Parenting

The Story Of Uncle Eric: Teaching My Children A Valuable Lesson In Kindness

by Jackie Goldschneider
An uncle, and his niece, little curly-haired girl in a white polka-dot dress, hugging and smiling to...
Jacqueline Goldschneider

My children often ask about my life as a kid, and I love telling them stories about my childhood. Usually the tales make them laugh or gasp or involve Poppy getting thrown out of my Little League games. But last week, as we were driving, I told them a different kind of story. With the school year about to start, I wanted to tell them a story about their Uncle Eric.

My brother Eric is 18 months older than I am, but having been held back in school early on, we were always in the same grade, like twins. Though we spent some time at different schools, we spent many years together in different classes at the same school.

Eric is the kindest person you’ll ever meet, and my children adore him. He’s a teddy bear of a boy, now a man, and a friend to everyone. Eric also has a disability, and as child with special needs, he was often taunted by a small but cruel group of schoolmates.

Most people were nice enough to Eric. They smiled back when he said hello and gave him high-fives at his request, but for those few kids, he was the answer to whatever insecurity or inner hatred they harbored.

On countless days, I’d turn down a corridor to see Eric breakdancing in a hallway, with people just watching as some mean kids doubled over in laughter at his expense. Eric laughed as he danced, sure he was making them happy, unable to tell the difference between being laughed with and being laughed at. I’d be the one to stop it.

On many occasions I’d enter the lunch room to see him doing karate atop a lunch table, the same scene again unfolding. His lunch money was often stolen, people made him repeat stupid things for a cheap laugh, and sometimes a kid would throw a pencil at his head to see his reaction.

But the story I told them in the car last week was this one:

One morning at school, some kids told Eric to take off his shoes, and then they flushed them down the toilet. They didn’t go down, just rumbled around in the toilet as the kids pumped the flusher, but they tried nonetheless. Eric spent the rest of the school day in socks. When I found out, I went into the girls’ bathroom, kneeled down in a stall, and cried so hard I couldn’t breathe. My heart was broken. I couldn’t understand how anyone could be that cruel or could set out to hurt someone so vulnerable.

I told my kids how Poppy left work to bring Eric new shoes later in the day, and how that evening, Nanny and I cried together. My kids didn’t understand why anyone would do that. I told them I still couldn’t understand, and Uncle Eric never understood either.

And then I told them this…

Make sure you treat everyone kindly, at school and everywhere else. Never try to hurt anyone, because when you do, you hurt all the people who love them as well.

I told them to be better than nice — be the kids who stand up for other children. Back then, there were a few of those kids who would stop the taunting if they got there before me. They looked out for Eric, took him aside and told him they had his back, to come get them if he needed them. They weren’t my friends, but what they meant to me was indescribable. And they followed through. If Eric went to them, they helped. I told my children to be like them.
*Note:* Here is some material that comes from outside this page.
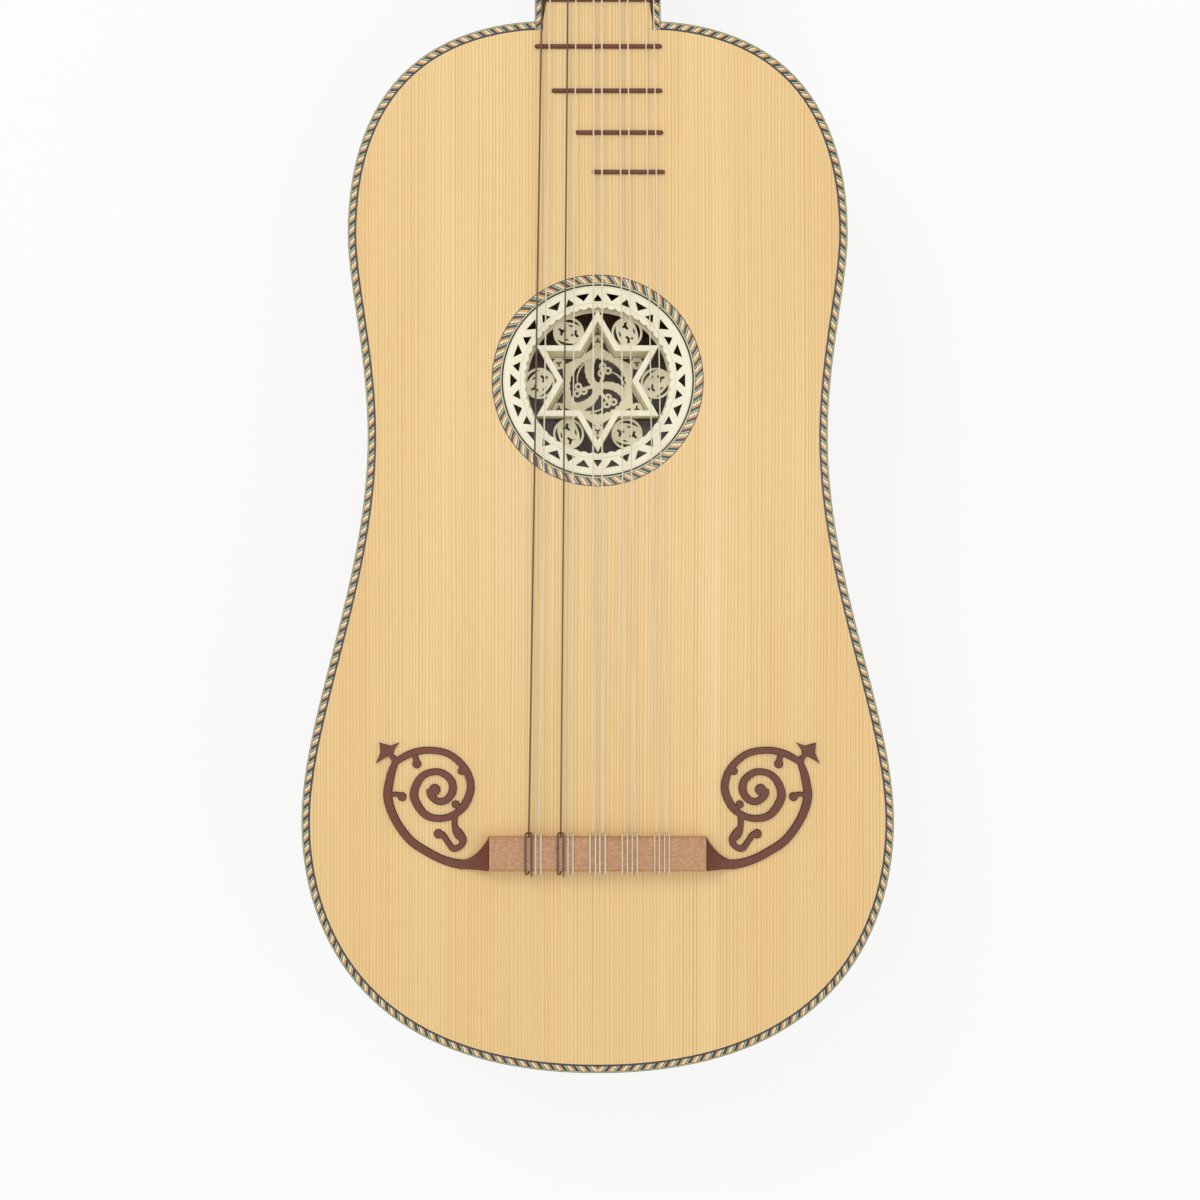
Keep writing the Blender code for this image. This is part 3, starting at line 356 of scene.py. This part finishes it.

That day in the car I realized I had spent so much time preparing back-to-school schedules, wardrobes, sports carpools and backpacks, but maybe the most important thing — reminding my children to treat others with kindness — went unspoken. Yes, it’s an everyday lesson, but with all the recent stories about bullying, maybe it needs to be a bigger, more direct conversation.

I know my kids won’t always get it right. On occasion, they’ll leave someone out or say something that hurts a friend’s feelings, but this year I made it clear that bullying, teasing, or taunting anyone is unacceptable and would be the most disappointing thing they could do.

As our kids go back to school, let’s remind them to be kind and to stand up for the kids who need an extra hand. And I promise that somewhere, someone’s sister will be forever grateful.